---- Dataset
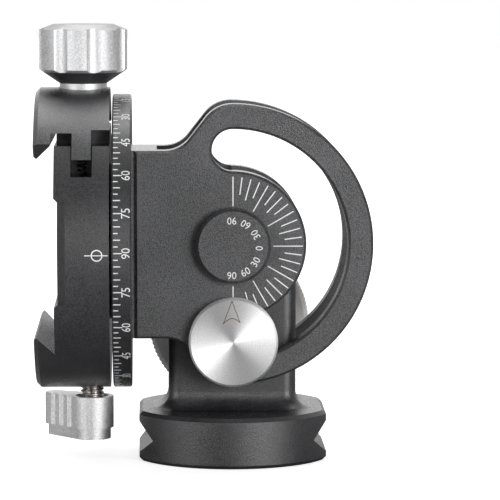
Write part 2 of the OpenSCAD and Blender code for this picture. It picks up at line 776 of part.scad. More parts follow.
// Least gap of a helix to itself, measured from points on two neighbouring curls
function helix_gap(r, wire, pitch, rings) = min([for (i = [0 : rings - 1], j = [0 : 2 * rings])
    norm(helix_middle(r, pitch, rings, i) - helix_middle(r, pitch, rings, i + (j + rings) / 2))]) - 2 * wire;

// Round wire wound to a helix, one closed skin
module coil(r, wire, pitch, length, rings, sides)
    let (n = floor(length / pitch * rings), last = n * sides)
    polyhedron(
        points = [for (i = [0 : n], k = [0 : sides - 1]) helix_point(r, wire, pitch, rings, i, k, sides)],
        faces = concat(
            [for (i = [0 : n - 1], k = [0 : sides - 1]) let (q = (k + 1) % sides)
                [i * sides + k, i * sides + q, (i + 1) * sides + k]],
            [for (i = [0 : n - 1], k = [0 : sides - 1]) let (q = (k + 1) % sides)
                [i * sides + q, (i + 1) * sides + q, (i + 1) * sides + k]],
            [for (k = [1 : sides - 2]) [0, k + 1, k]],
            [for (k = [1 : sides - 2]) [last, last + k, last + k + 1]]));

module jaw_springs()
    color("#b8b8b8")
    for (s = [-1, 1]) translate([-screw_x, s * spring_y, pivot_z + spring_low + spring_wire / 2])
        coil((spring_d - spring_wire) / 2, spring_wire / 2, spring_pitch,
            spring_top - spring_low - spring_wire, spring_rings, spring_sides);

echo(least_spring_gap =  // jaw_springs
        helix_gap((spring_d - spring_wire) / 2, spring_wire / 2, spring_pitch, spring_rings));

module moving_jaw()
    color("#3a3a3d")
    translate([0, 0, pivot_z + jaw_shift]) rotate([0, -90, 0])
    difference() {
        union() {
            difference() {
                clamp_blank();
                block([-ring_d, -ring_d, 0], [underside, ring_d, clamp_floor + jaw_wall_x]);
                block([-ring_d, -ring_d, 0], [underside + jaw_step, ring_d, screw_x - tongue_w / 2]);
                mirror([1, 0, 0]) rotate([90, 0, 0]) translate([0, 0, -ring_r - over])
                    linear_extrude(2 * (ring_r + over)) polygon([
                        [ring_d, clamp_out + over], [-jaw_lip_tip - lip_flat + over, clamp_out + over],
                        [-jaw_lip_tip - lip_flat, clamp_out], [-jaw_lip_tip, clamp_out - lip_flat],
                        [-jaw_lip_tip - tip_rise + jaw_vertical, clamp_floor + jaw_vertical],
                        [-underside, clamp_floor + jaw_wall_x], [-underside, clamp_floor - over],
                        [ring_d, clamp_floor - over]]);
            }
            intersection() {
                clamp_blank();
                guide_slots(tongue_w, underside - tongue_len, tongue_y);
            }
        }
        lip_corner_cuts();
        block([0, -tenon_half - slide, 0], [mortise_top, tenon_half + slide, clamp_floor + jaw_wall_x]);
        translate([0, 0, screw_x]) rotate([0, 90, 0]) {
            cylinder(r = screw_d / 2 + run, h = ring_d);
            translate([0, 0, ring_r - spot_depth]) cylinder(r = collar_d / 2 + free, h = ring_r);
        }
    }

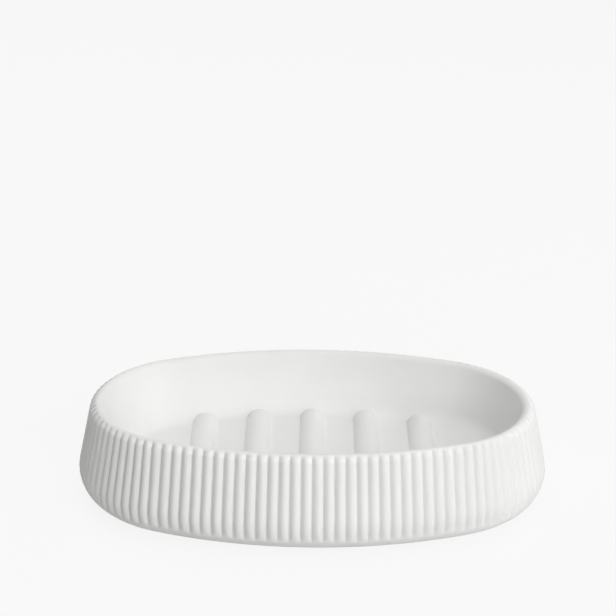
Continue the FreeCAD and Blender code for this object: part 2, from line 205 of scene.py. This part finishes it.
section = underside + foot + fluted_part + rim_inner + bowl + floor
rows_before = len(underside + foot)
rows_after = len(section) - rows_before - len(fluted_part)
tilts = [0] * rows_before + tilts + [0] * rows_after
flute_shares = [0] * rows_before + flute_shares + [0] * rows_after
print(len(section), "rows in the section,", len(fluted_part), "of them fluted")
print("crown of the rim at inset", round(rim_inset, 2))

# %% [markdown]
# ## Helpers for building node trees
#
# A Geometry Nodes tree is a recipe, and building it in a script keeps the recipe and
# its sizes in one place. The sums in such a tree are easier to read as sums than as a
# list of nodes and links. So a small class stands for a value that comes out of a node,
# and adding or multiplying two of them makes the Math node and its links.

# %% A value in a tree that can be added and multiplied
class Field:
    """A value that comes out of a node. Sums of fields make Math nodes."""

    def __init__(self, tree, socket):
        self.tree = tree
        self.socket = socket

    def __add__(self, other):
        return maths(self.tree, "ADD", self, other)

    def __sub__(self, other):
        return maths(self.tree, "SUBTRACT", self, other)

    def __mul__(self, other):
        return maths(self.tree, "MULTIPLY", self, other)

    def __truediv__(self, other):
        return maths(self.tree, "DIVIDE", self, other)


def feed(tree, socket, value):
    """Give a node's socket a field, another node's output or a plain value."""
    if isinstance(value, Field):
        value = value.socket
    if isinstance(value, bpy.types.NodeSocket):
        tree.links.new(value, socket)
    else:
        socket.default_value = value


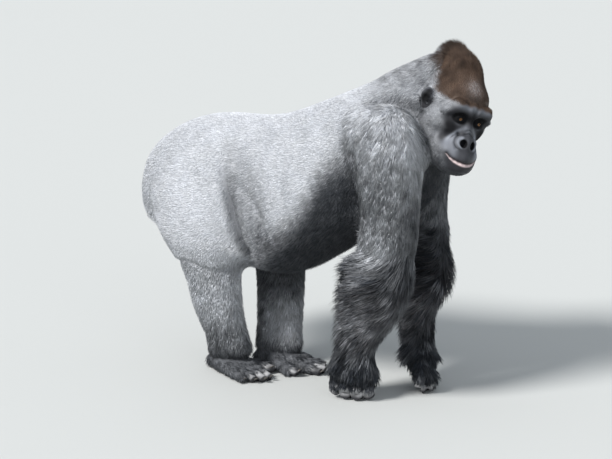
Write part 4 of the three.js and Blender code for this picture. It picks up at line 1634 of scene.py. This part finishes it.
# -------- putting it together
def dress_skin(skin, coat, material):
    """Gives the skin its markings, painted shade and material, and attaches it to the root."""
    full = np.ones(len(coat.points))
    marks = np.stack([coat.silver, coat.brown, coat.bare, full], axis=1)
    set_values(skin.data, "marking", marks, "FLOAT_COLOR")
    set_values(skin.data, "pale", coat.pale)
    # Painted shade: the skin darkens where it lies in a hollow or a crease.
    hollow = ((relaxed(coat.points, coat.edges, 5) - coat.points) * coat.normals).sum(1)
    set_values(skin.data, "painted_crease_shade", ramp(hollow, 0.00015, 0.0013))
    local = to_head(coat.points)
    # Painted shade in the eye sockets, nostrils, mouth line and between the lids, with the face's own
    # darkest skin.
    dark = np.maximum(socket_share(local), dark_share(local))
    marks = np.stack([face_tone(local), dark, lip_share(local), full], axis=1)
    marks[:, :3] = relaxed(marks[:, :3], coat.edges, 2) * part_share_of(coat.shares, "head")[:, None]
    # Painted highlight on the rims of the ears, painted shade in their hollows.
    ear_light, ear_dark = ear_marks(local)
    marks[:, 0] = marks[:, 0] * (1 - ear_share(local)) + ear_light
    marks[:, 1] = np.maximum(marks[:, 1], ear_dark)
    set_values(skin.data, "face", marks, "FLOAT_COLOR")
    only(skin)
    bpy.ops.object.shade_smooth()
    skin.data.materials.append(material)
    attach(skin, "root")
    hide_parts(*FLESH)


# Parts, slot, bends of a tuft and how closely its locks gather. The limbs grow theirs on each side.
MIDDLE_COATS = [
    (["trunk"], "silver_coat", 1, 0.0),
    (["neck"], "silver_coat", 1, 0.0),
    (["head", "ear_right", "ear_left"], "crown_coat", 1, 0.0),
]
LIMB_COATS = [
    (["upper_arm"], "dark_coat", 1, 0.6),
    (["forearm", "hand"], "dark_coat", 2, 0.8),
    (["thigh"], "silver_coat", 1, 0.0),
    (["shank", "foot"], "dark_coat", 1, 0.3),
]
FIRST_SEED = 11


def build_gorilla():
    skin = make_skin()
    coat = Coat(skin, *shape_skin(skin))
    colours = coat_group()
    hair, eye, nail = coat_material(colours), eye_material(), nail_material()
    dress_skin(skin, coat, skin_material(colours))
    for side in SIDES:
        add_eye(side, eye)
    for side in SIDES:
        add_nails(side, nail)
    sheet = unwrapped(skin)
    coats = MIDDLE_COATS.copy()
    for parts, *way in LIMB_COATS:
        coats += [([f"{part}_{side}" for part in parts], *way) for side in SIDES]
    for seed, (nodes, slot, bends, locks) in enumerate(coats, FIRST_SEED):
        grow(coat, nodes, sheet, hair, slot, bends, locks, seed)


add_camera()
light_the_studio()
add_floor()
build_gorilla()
--------
# The request:
Using the listing above, list every line in which the string "object" occurs.

# Answer for this exercise:
Continue the FreeCAD and Blender code for this object: part 2, from line 205 of scene.py. This part finishes it.
    bpy.ops.object.shade_smooth()